Before this fall’s football season started, more than 4,000 teams had been created in the app, and it has already provided recruiters access to some student-athletes who were previously off-limits. Some schools had policies that didn’t allow traditional visits by recruiters, but because of interest in the app, recruiters have been able to develop a relationship with coaches and players.
“The Army loves football players because they already understand working as a team, overcoming adversity, working out, working to a plan,” Donatellie said. “Those are all very Army-like virtues.”
Donatellie said that even as the football app rolls out to more teams and more Army recruiters are trained on how to use it to conduct their outreach efforts, the Army Game Studio is working on repurposing the engine to reach even more students.
The studio has a version for soccer in beta testing and is working on a version for marching bands. The soccer app required some changes, Berry said, because unlike starting and stopping plays in football, soccer consists of a series of possessions.
“Then band is completely different,” she said. “Each one brings some new challenges, and it’s kind of fun to solve those problems.”
Some of those lessons have helped improve the football application. Having to track opponents on the screen during soccer possessions led the studio to develop a “ghosting” visual.
“And once we saw that in soccer, we all stood up and said we have to have that in football!” Donatellie said.
Berry said as the app becomes more widely used and promoted, interest has swelled.

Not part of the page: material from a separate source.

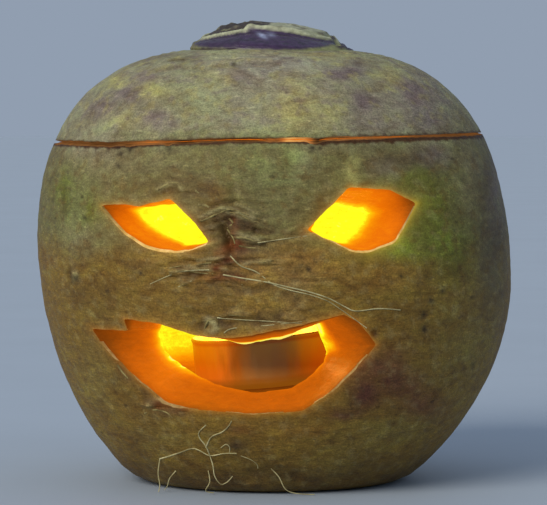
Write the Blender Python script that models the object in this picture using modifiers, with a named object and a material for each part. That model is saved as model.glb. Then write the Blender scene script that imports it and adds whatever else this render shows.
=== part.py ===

“Coaches are calling recruiters,” she said. And, Army recruiting events that include demonstrations of the app are drawing large crowds to previously lightly visited booths.
The Army Game Studio regularly reaches out to recruiters to hear their success stories and how they have used the app to reach potential Soldiers. The studio is collecting best-use scenarios and building awareness among recruiters and coaches, but the app also shows what the Army is capable of, Berry said.
“It shows the Army is high-tech,” she said. “It shows the type of technology the Army uses every day with training devices like these.”